WHAT THE EXERCISE ASKS :: Locate each line containing the string "points" and copy it out.

* Begin MATERIAL PROVIDED *

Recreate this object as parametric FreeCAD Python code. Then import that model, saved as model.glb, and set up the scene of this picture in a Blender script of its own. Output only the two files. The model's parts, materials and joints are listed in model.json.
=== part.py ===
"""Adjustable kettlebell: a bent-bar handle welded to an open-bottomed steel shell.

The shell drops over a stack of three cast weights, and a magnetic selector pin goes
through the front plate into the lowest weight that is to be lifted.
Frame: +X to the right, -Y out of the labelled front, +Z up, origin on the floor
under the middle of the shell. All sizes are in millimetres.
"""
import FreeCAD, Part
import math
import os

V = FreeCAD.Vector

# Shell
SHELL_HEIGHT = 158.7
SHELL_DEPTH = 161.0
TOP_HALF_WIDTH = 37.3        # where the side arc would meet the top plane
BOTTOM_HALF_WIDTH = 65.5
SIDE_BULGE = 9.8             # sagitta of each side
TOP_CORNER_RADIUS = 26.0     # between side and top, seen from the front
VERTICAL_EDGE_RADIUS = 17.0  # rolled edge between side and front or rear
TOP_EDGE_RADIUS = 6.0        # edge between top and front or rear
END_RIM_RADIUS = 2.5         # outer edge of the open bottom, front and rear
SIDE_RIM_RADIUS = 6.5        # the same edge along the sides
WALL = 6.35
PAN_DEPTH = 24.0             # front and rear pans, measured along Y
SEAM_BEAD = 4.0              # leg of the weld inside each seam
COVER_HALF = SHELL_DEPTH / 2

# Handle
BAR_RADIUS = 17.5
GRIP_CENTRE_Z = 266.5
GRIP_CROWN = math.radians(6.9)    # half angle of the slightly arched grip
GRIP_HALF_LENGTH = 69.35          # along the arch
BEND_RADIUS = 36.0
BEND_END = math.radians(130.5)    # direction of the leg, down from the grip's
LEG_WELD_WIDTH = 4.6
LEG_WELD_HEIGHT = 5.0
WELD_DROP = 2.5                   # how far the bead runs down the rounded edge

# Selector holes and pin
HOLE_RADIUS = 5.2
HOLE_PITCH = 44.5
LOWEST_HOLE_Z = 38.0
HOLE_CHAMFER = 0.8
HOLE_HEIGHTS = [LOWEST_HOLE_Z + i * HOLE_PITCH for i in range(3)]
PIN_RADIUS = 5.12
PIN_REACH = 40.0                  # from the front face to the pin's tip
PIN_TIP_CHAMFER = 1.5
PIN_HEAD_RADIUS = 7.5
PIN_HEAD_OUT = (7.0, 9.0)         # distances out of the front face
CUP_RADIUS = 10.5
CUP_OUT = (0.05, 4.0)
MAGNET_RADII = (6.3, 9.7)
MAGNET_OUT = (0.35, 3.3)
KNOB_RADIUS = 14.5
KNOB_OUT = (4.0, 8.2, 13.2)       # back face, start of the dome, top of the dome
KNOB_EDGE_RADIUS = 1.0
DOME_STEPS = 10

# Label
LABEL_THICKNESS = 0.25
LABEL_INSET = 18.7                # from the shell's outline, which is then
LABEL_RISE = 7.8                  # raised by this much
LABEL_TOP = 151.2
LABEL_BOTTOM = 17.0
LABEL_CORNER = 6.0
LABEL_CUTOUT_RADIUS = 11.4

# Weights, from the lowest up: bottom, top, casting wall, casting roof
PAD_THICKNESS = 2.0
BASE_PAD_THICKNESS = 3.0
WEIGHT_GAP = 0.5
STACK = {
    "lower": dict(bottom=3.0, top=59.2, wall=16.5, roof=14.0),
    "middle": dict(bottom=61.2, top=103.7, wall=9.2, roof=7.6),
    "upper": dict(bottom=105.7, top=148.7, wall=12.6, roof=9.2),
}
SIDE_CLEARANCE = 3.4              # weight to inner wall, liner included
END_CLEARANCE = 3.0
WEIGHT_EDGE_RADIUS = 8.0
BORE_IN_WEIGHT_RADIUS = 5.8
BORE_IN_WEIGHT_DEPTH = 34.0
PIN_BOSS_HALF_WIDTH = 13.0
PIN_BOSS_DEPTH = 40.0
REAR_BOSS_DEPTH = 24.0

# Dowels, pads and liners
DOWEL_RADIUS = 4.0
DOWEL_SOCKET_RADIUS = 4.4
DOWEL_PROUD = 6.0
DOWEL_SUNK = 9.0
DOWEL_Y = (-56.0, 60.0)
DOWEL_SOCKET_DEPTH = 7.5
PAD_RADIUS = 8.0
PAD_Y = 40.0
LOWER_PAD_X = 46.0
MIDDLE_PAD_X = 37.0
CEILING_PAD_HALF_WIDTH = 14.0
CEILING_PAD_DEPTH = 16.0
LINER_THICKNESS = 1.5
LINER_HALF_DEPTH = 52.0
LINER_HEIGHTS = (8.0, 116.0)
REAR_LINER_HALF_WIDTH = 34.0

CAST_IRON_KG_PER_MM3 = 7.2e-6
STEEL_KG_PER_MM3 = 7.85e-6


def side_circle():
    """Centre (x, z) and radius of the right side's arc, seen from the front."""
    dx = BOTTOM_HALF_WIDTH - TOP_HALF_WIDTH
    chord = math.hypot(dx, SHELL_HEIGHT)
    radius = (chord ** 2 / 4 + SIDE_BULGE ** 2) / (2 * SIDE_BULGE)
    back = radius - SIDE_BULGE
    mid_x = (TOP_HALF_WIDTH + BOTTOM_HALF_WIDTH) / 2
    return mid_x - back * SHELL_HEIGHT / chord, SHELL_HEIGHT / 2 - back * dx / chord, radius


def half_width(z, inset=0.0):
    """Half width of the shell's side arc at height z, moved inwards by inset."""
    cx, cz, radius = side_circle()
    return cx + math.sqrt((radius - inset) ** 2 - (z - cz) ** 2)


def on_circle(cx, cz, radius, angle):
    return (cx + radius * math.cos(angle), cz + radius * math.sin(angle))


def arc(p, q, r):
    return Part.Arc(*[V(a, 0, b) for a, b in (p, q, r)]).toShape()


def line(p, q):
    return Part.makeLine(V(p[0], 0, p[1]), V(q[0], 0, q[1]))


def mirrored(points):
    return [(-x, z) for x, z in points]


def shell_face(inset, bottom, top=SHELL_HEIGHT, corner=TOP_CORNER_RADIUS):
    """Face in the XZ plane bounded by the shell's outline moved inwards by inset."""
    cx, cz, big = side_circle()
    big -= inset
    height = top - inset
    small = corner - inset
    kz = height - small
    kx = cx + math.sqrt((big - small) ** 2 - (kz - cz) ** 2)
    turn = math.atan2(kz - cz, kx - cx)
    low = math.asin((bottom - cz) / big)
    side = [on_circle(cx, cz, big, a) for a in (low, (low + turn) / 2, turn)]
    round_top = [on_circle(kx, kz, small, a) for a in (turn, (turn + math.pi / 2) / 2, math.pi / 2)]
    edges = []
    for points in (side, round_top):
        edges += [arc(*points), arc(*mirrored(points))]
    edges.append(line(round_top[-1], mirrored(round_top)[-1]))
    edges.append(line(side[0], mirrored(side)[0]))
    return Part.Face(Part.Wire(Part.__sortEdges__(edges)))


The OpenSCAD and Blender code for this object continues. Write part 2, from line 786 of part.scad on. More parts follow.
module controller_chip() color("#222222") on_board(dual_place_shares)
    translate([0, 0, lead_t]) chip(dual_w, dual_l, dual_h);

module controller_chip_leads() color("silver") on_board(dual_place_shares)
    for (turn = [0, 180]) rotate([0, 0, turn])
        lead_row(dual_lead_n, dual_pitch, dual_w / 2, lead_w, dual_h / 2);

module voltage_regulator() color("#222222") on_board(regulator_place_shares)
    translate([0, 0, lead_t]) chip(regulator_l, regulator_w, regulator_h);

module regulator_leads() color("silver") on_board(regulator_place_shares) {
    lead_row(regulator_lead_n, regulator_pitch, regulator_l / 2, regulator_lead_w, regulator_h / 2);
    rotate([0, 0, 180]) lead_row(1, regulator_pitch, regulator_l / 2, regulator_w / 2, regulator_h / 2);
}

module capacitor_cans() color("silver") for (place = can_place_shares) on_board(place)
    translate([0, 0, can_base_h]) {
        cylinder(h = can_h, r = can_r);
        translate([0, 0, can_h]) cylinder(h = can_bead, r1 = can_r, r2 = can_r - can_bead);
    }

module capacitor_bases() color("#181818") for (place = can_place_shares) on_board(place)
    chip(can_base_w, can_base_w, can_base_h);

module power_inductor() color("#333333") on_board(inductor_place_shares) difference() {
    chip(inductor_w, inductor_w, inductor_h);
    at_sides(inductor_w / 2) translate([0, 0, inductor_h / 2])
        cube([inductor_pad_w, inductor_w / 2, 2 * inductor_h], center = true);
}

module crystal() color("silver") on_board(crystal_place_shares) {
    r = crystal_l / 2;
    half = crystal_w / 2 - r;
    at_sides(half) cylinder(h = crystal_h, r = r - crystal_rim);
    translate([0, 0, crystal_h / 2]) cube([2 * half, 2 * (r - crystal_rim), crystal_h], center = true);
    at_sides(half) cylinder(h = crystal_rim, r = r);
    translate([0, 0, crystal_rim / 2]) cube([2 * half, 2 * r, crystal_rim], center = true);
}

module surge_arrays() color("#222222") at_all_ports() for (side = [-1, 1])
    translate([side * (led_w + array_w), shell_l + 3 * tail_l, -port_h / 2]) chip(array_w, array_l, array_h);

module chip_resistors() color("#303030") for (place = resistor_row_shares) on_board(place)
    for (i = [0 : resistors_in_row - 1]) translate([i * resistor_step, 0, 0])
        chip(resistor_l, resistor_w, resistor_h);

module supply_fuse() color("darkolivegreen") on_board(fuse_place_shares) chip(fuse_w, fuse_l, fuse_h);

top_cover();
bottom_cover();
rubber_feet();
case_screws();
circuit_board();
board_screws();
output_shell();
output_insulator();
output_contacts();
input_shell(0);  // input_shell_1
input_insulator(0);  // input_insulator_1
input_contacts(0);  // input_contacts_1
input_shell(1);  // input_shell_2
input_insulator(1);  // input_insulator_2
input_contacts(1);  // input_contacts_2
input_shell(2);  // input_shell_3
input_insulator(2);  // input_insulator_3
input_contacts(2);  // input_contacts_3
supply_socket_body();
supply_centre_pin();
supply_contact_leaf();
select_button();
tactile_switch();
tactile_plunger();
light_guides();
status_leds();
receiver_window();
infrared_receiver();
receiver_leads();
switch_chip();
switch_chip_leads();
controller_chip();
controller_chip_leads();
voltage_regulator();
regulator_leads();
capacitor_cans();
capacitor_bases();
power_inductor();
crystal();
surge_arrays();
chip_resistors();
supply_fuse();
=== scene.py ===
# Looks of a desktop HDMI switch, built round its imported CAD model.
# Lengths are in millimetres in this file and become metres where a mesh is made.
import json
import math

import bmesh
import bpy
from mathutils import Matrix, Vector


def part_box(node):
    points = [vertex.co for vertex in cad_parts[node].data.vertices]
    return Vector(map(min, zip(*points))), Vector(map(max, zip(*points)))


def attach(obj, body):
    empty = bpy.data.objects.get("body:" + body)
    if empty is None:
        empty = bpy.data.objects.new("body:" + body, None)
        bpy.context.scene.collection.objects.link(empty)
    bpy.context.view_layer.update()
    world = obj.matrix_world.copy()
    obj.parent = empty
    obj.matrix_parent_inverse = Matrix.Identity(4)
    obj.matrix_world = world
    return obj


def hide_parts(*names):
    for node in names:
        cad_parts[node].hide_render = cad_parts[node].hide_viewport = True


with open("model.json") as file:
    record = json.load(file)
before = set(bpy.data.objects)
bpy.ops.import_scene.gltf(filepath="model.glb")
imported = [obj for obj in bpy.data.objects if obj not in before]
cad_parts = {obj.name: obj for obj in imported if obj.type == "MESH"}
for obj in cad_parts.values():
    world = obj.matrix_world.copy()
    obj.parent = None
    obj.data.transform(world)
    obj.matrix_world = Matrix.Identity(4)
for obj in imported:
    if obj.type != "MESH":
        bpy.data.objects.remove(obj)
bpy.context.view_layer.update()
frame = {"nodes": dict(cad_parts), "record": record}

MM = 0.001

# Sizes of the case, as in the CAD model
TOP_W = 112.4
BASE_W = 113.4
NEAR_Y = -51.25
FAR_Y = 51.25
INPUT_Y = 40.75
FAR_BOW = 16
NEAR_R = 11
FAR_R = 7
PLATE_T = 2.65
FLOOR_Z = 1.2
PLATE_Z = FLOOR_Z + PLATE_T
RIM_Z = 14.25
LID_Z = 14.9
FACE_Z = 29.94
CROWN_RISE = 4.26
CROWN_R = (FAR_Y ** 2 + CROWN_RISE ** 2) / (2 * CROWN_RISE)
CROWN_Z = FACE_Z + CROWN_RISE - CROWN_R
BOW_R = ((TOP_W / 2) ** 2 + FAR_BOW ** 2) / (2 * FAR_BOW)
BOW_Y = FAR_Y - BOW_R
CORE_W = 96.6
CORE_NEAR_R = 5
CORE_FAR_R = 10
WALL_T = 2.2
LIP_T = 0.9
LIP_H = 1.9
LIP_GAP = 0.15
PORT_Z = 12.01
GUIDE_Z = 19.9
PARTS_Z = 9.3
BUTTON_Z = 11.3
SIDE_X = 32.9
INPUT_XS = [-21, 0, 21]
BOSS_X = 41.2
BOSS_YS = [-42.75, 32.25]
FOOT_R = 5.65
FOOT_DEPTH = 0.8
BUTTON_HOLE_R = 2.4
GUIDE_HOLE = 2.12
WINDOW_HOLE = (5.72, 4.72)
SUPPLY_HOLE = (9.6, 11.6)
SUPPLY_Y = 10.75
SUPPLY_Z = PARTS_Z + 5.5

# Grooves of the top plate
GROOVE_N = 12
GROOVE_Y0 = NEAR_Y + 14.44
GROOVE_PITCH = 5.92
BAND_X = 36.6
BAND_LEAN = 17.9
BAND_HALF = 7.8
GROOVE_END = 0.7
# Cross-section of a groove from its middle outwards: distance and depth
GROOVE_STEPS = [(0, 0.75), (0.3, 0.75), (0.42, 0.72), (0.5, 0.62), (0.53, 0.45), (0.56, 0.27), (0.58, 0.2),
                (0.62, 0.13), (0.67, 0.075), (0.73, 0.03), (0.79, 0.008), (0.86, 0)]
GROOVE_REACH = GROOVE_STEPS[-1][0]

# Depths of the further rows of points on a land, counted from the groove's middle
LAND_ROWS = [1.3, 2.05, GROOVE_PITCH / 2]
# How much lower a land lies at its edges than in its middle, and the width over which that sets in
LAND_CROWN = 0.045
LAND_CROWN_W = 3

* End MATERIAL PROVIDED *

TASK ANSWER ::
def mirrored(points):
    return [(-x, z) for x, z in points]
    for points in (side, round_top):
        edges += [arc(*points), arc(*mirrored(points))]
    points = [vertex.co for vertex in cad_parts[node].data.vertices]
    return Vector(map(min, zip(*points))), Vector(map(max, zip(*points)))
# Depths of the further rows of points on a land, counted from the groove's middle